中文摘要
大气细颗粒物PM2.5暴露显著增高肺癌发病风险。本研究旨在识别PM2.5及内载组分诱发肺癌发生的毒性通路和关键靶点,构建有害结局路径AOP框架,阐述剂量反应关系并预测暴露致癌风险。根据不同地区的污染模式,分别在夏/冬季采集5个典型区域城市北京、上海、广州、重庆、沈阳和1个对照城市珠海的PM2.5,解析表征主要内载组分并进行构效关系分析。应用转基因动物诱癌和细胞转化试验检测PM2.5及组分的致癌活性并探讨致癌机制。利用巨噬细胞和上皮细胞共培养模型,结合高通量组学技术筛查与PM2.5致癌相关的“毒性通路”或“关键事件”,重点探讨表观遗传网络调控机制。选择暴露区域的人群,进行内暴露和标记物检测;并用panel study评价不同生物学效应的窗口期及标志物的稳定性。应用系统生物学方法整合暴露、生物学效应和人群实际暴露的数据,建立AOP框架,为大气污染防控提供有效的生物监测指标和暴露风险评价手段。
英文摘要
Exposure to atmospheric PM2.5 significantly increased the risk of human lung cancer development.
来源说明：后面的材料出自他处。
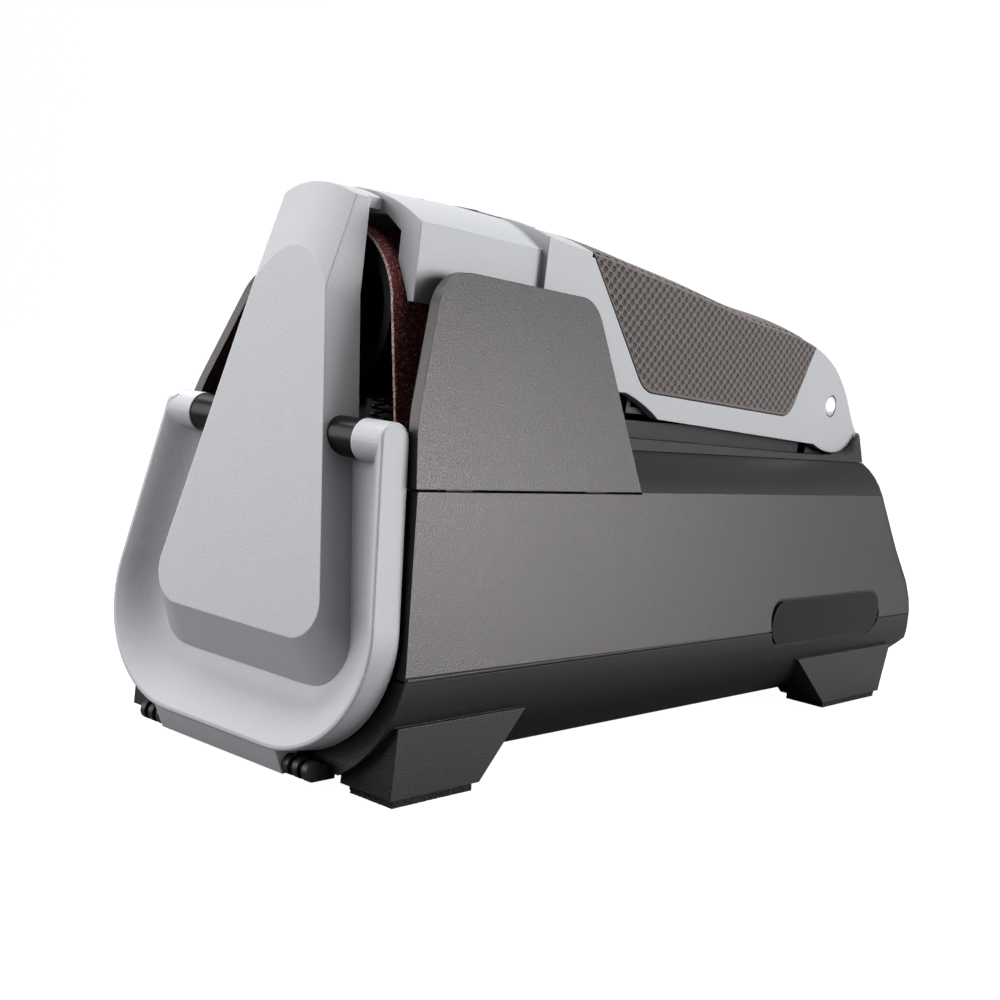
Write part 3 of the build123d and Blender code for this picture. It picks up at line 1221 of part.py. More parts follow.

This study aims to identify the toxicity pathway and key targets associated with lung cancer development through exposure to the particulate matter and main components. Moreover, we will construct a framework for adverse outcome pathway (AOP), and elaborate the biological dose-response relationship and predict the cancer risk. According to different pollution pattern, five typical regions including Beijing, Shanghai, Guangzhou, Chongqing, and Shenyang, and control city Zhuhai will be recruited. We will collect the atmospheric PM2.5 in these regions in summer and winter season, respectively and followed by analysis of characterization and major toxic components and structure-activity by QSAR modules. Transgenic mice and human bronchial epithelial (HBE) cell transformation assay will be applied to assess whether PM2.5 and main components possessing carcinogenic potential and explore the related mechanisms of chemical carcinogenesis. With a model with co-cultured macrophage and human epithelial cells, together with high-throughput technology, we attempt to identify the “Toxicity Pathway” and “Initiative Molecular Event” underlying PM2.5-associated carcinogenesis. The epigenetic mechanism will be highlighted. Furthermore, internal exposure and effective biomarkers for PM2.5 will be measured in volunteers from recruited cities mentioned above. Panel study will be conducted to evaluate the window of biological effects and verify the stability of the biomarkers. Finally, the approach of systems biology will be applied to integrate the information and data from exposure, biological effects, and human actual exposure, and establish the predictions models for AOP. This effort will lead to identification of the effective biological monitoring markers and strategy of exposure risk assessment for air pollution prevention.